PASAY CITY, PHILIPPINES -It only took a quick and practical wit to frustrate the armed attack by dreaded but stupid Somali pirates on a German-owned cargo vessel while cruising off Indian Ocean last October 24.
Although twitted by Filipino journalists as most hilarious real piracy crime story of the century, the incident has proven that astute judgment at the face of death-threatening incidents can save lives and, in this case, even made the rabid Somali pirates look like idiotic Bluto in a top clowning gig at sea with his arch-enemy, Popeye.
But many fully credit the so-called ‘great escape' to the wit of the Captain of the MV Beluga Fortune that proved true to the tactical disposition discussed in Chapter IV, Paragraph 7 of "The Art of War", the infamous world's oldest military treatise written by Sun Tzu.
It says: The general who is skilled in defense hides in the most secret recesses of the earth; he who is skilled in attack flashes forth from the topmost heights of heaven. Thus on the one hand we have ability to protect ourselves; on the other, a victory that is complete.
Reports reaching DFA-Manila bared that as Somali pirates tried to seize control the German-owned cargo ship at the high seas off Indian Ocean, the Captain sent out a distress call, ordered his crew to cut off the ship's fuel supply, shut down all the power on the bridge. All of them hid in a safe room below deck for two days.
Failing to find any one of them, the Somali pirates were forced to abandon the vessel after stealing some personal belongings of the crew inside their cabins.

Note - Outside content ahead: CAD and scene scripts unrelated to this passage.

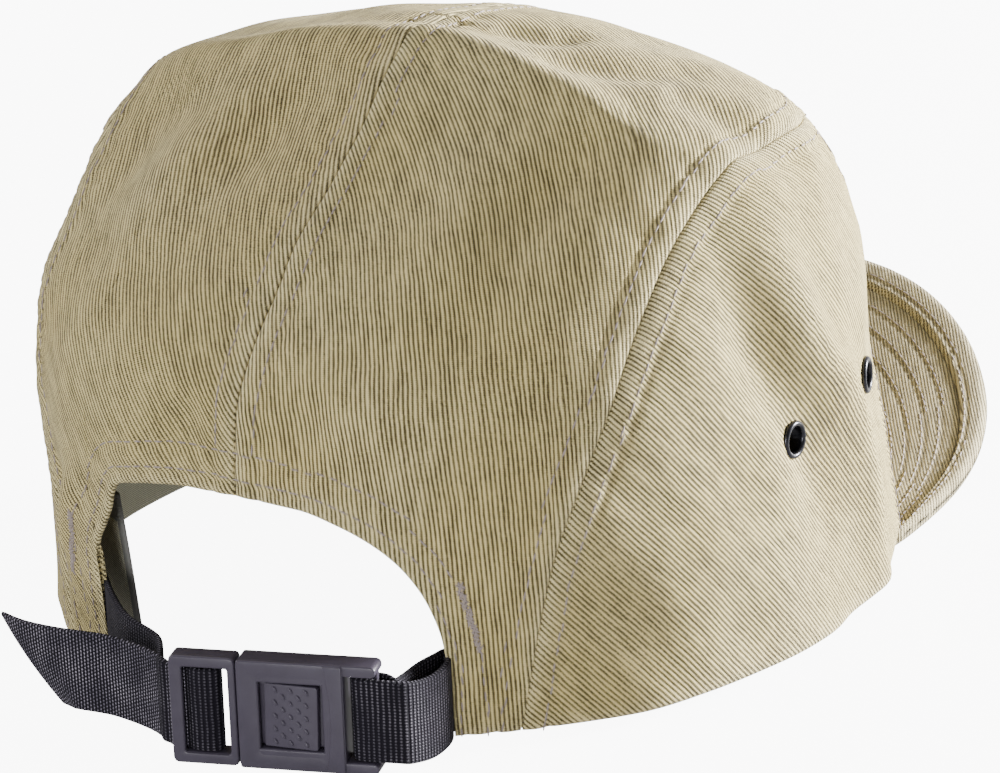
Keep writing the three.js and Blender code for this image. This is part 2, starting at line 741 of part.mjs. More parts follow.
// The body: a flat sleeve with a window for the button, and a webbing bar between two rails.
function buckleBody() {
  const middle = bodyLeft - BODY_LENGTH / 2;
  const face = BODY_THICKNESS / 2;
  const whole = BODY_LENGTH + HOOK_LENGTH;
  const shellBody = plate(bodyLeft - whole / 2, whole, BUCKLE_HEIGHT, CORNER, face, BODY_THICKNESS);
  const cavity = plate(
    bodyLeft - (BODY_LENGTH - BODY_WALL) / 2 + 1, BODY_LENGTH - BODY_WALL + 2, cavityHeight,
    0.3, face - BODY_WALL, BODY_THICKNESS - 2 * BODY_WALL);
  const opening = plate(
    middle, BODY_WINDOW_LENGTH, BODY_WINDOW_HEIGHT, 0.8, face + 1, BODY_THICKNESS / 2 + 1);
  const slotLength = HOOK_LENGTH - HOOK_BAR;
  const slot = plate(
    bodyLeft - BODY_LENGTH - slotLength / 2, slotLength, slotHeight, 0.4, face + 1, BODY_THICKNESS + 2);
  const pocket = [1, -1].map((hand) =>
    plate(
      hookBar - HOOK_BAR / 2, 2 * HOOK_BAR, slotHeight, 0.2,
      hand > 0 ? face + 1 : -BAR_THICKNESS / 2, face + 1 - BAR_THICKNESS / 2),
  );
  return [cavity, opening, slot, ...pocket].reduce((body, cut) => body.subtract(cut), shellBody);
}

const finish = (color, roughness, metalness = 0) =>
  new THREE.MeshStandardMaterial({ color, roughness, metalness });
const twill = finish(CLOTH_COLOUR, 0.92);
const bandCloth = finish(BAND_COLOUR, 0.9);
const webbing = finish(WEBBING_COLOUR, 0.85);
const plastic = finish(PLASTIC_COLOUR, 0.38);
const gunmetal = finish(EYELET_COLOUR, 0.25, 0.9);

const cap = new THREE.Group();
function add(name, geometry, material) {
  const mesh = new THREE.Mesh(geometry, material);
  mesh.name = name;
  cap.add(mesh);
}

add("front_panel", frontPanel(), twill);
for (const [name, hand] of [["left", 1], ["right", -1]]) {
  add(`side_panel_${name}`, punched(sidePanel(hand), hand), twill);
  add(`back_panel_${name}`, backPanel(hand), twill);
  for (const { place, angle, level } of EYELETS) {
    add(`eyelet_${name}_${place}`, onCrown(eyelet(), angle * hand, level), gunmetal);
  }
}
add("visor", visor(), twill);
add("sweatband", sweatband(), bandCloth);
add("strap_left", strapLeft(), webbing);
add("strap_right", strapRight(), webbing);
add("buckle_latch", placedOnStrap(latch()), plastic);
add("buckle_body", placedOnStrap(buckleBody()), plastic);

// The origin lies under the middle of the whole cap, on the surface that it rests on.
const bounds = new THREE.Box3().setFromObject(cap);
const centre = bounds.getCenter(new THREE.Vector3());
cap.position.set(-centre.x, -centre.y, -bounds.min.z);

export default cap;
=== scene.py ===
# %% [markdown]
# # A five panel cap
# The real cap is sewn from khaki twill: one front panel, two sides, and two back panels that
# run over the top and leave an open arch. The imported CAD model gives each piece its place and
# size. This file dresses it: finer cloth with folds, seams, stitches and weave, turned
# eyelets, woven straps and a moulded buckle.

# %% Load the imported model
import bmesh
import bpy
import numpy as np
from mathutils import Matrix, Vector
from mathutils.bvhtree import BVHTree


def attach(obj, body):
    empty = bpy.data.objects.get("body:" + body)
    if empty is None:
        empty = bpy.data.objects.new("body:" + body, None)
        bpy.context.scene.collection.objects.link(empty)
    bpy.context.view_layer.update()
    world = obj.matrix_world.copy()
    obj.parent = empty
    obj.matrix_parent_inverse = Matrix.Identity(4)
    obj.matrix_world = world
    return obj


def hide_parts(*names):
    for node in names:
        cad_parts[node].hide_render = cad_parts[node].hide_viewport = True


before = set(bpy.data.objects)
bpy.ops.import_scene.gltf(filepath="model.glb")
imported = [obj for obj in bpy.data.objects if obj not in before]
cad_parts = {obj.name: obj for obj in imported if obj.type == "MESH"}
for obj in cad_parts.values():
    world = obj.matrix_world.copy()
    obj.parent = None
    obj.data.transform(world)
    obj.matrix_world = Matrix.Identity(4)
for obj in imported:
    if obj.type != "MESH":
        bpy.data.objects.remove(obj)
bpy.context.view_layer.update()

# %% [markdown]
# ## Sizes
# Everything is in metres, in the CAD model's frame. The same sizes and the same short table of
# crown sections are repeated here, so the fine cloth lies where its CAD wall lies.

# %% Sizes
MM = 0.001
RIM_HALF_WIDTH = 88 * MM
RIM_HALF_LENGTH = 98 * MM
CROWN_HEIGHT = 130 * MM
CROWN_AXIS = np.array([0, 26.798, 0.605]) * MM  # where the crown's own axis stands
CLOTH = 1.6 * MM
GAP = 0.3 * MM
STITCH_LINE = 5.7 * MM  # from a seam to the row of stitches beside it
HEM_LINES = (2.6 * MM, 8.4 * MM)  # from the arch's edge to its two rows
STITCH = 2.9 * MM
THREAD = 0.42 * MM
SEAM_STEP = 0.5 * MM  # between the points of a seam's line, where distances to it are measured

# at, side, back, front, side rise, back rise, front rise, back square, front square
SECTIONS = np.array([
    (0.00, 1.05, 0.97, 1.04, 0.020, -0.006, 0.050, 1.90, 2.30),
    (0.16, 1.03, 0.96, 1.02, 0.180, 0.170, 0.200, 2.05, 2.20),
    (0.32, 1.02, 0.94, 0.98, 0.350, 0.340, 0.380, 2.25, 2.00),
    (0.50, 1.01, 0.91, 0.91, 0.550, 0.510, 0.575, 2.40, 1.90),
    (0.66, 0.97, 0.70, 0.82, 0.725, 0.705, 0.755, 2.35, 1.80),
    (0.80, 0.86, 0.40, 0.61, 0.870, 0.865, 0.825, 2.25, 1.75),
    (0.90, 0.50, 0.21, 0.38, 0.955, 0.975, 0.945, 2.15, 1.85),
    (1.00, 0.00, 0.00, 0.00, 1.000, 1.000, 1.000, 2.00, 2.00),
])

# angle round from the centre back, level up the wall, lean of the cloth's columns above it
ARCH = [
    (0, 0.36, 0), (10, 0.352, 0), (15, 0.333, 0), (20, 0.302, 0), (24, 0.262, 0.3),
    (27, 0.21, 0.8), (28.6, 0.155, 1.4), (29.3, 0.08, 2), (29.5, 0, 2.6),
]
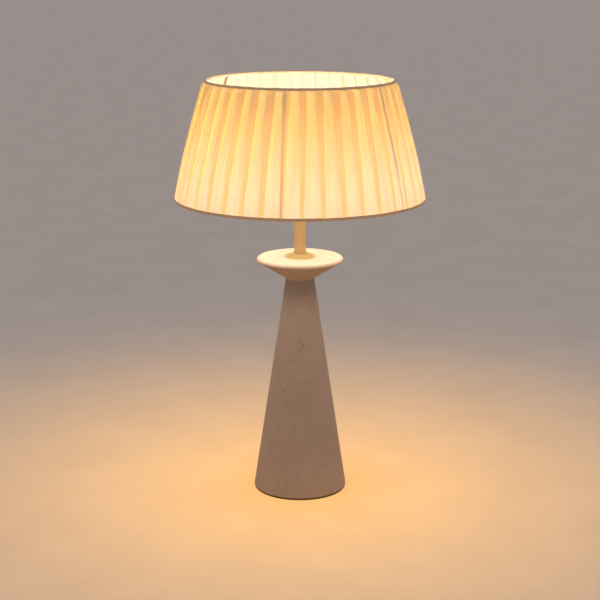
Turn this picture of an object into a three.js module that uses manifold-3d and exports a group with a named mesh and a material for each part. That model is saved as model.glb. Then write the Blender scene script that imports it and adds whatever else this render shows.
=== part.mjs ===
// Table lamp: a tapered cement base with a flared dish, a short painted stem, an E27 lampholder
// with its bulb, and a conical knife-pleated shade on a welded wire frame.
// Millimetres, +Z up, front faces -Y, origin at the centre of the resting face.
import * as THREE from 'three';
import { mergeVertices } from 'three/addons/utils/BufferGeometryUtils.js';
import Module from 'manifold-3d';

const wasm = await Module();
wasm.setup();

// ---- driving dimensions ----
const gap = 0.3; // clearance between neighbouring pieces
const seat = 0.05; // clearance where one flat face rests on another

const baseRadius = 58.6; // foot of the cement cone
const neckRadius = 17.1; // narrowest part, where the dish starts
const neckHeight = 266.6;
const rimRadius = 52.65; // outer edge of the dish
const rimThickness = 4.3;
const dishTop = 292.7;
const padRadius = 56.6;
const padThickness = 2;

const pocketRadius = 34; // hollow under the base for the wiring
const pocketTop = 24;
const inletHeight = 11; // centre of the mains inlet at the back
const inletRadius = 5.3;
const inletRecessDepth = 55; // distance from the axis to the inlet's flat recess

const tubeRadius = 5; // M10 threaded tube that ties the base, stem and lampholder together
const tubeBore = 4;
const stemRadius = 7.25;
const stemTop = 340;
const plateRadius = 18.4;
const plateEdge = 1.2;
const plateRise = 4.2;

const shellRadius = 19.4; // lampholder, outside
const holderBottom = stemTop + seat;
const shadeFlangeTop = stemTop + 29; // shoulder that carries the shade's fitter ring
const shellTop = stemTop + 52;
const bulbBottom = stemTop + 34.8; // contact tip when the bulb is screwed home
const bulbRadius = 30;
const bulbLength = 108;
const capRadius = 13.2; // E27 screw cap

const shadeBottomRadius = 150.7; // outside of the pleats at the lower rim
const shadeTopRadius = 115.6; // outside of the pleats at the upper rim
const shadeBulge = 1.1; // pleats belly out between the rims
const coverThickness = 2.2;
const wireRadius = 1.5; // rings of the shade frame
const hemRadius = 2.2; // cloth hem wrapped round each ring
const bottomRingRadius = 148.5;
const bottomRingHeight = 365.7;
const topRingRadius = 111.5;
const topRingHeight = 504.3;
const ribCount = 6;
const firstRibAngle = -8.2; // degrees from the front, positive towards +X
const ribRadius = 1.2;
const armRadius = 1.8;
const fitterBore = 20.3;
const fitterRadius = 25;
const fitterThickness = 1.8;

const roundSegments = 48; // facets round a large piece
const smallSegments = 24;

// ---- materials ----
const finish = (color, roughness, metalness = 0) =>
  new THREE.MeshStandardMaterial({ color, roughness, metalness });
const cement = finish(0xa08a78, 0.9);
const creamPaint = finish(0xd6b48a, 0.45);
const clothCream = finish(0xf3dfb4, 0.9);
const hemCloth = finish(0xb9a082, 0.9);
const whiteWire = finish(0xc9c2b6, 0.5);
const zincSteel = finish(0xb4b6b8, 0.4, 0.9);
const brass = finish(0xc2a35a, 0.35, 0.9);
const nickel = finish(0xcfccc4, 0.3, 0.95);
const ceramic = finish(0xefece4, 0.4);
const blackPlastic = finish(0x26241f, 0.5);
const whitePlastic = finish(0xe9e4da, 0.45);
const felt = finish(0x2c2926, 0.95);
const opalGlass = finish(0xfff0d2, 0.25);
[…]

The Department of Foreign Affairs (DFA) lauded the measures undertaken by officers and crews of MV Beluga Fortune which effectively managed to repel the attack and saved them from being taken as hostages.
The MV Beluga Fortune has a total 16 crew, eight of whom are Filipinos, and was en route to Richards Bay, South Africa at the time of the incident.
"Demoting themselves into small-time thieves, it only proved that the Somali pirates were truly stupid, indeed," a Greek seaman on vacation in Manila quipped.
MV Beluga Fortune safely reached Richards Bay in South Africa with the rescue American and British naval ships as escorts.